What makes this novel so impacting, is the calm, almost nonchalant way that the reader becomes a reluctant voyeur as we at times uncomfortably observe the actions of the characters. I winced as Lou’s violence causes Yuki to start hiding and even justifying her bruises. Domestic violence while not openly discussed lends an uncomfortable complicity between reader and character. I also felt the slap of his indifference to her art and to her aspirations. The emotionally damaged Yuki may never comfortably find her fit within the American lifestyle paradigm, and the reader subconsciously cheers as she attempts to redeem her life and follow her own dream.
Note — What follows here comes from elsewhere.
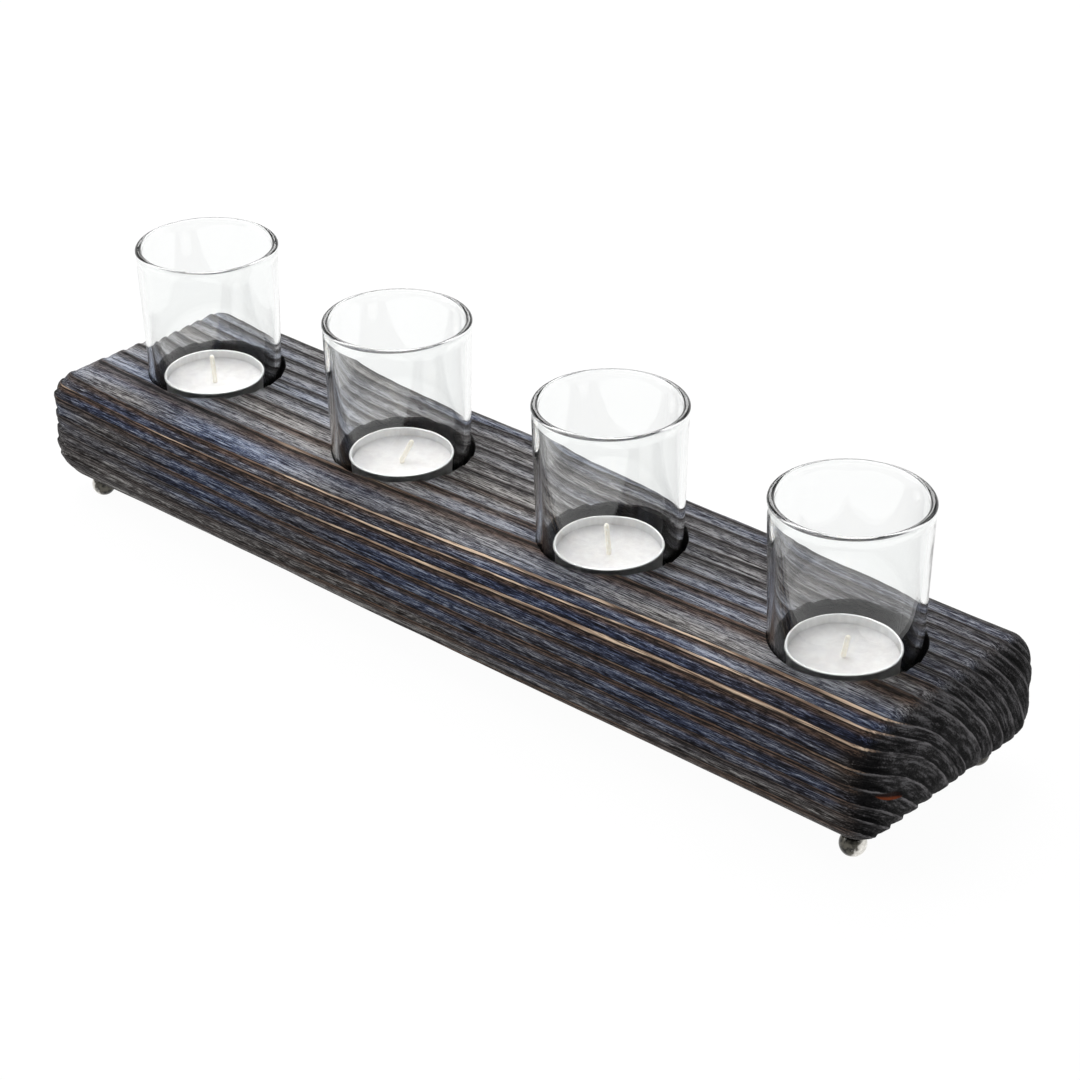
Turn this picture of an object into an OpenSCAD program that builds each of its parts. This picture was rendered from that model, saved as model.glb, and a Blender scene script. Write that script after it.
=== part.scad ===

This is a beautifully written debut novel by Rowan Hisayo Buchanan. Harmless like You is sensitively written, cleverly plotted and has characters who although may not be endearing, are ultimately clearly understood through Rowan’s astute observation of the strangeness of human nature.  While we may not sympathise with them, we can at least understand their motivations and reasoning. An excellent first novel, and worthy of the many acclamations and commendations she has received.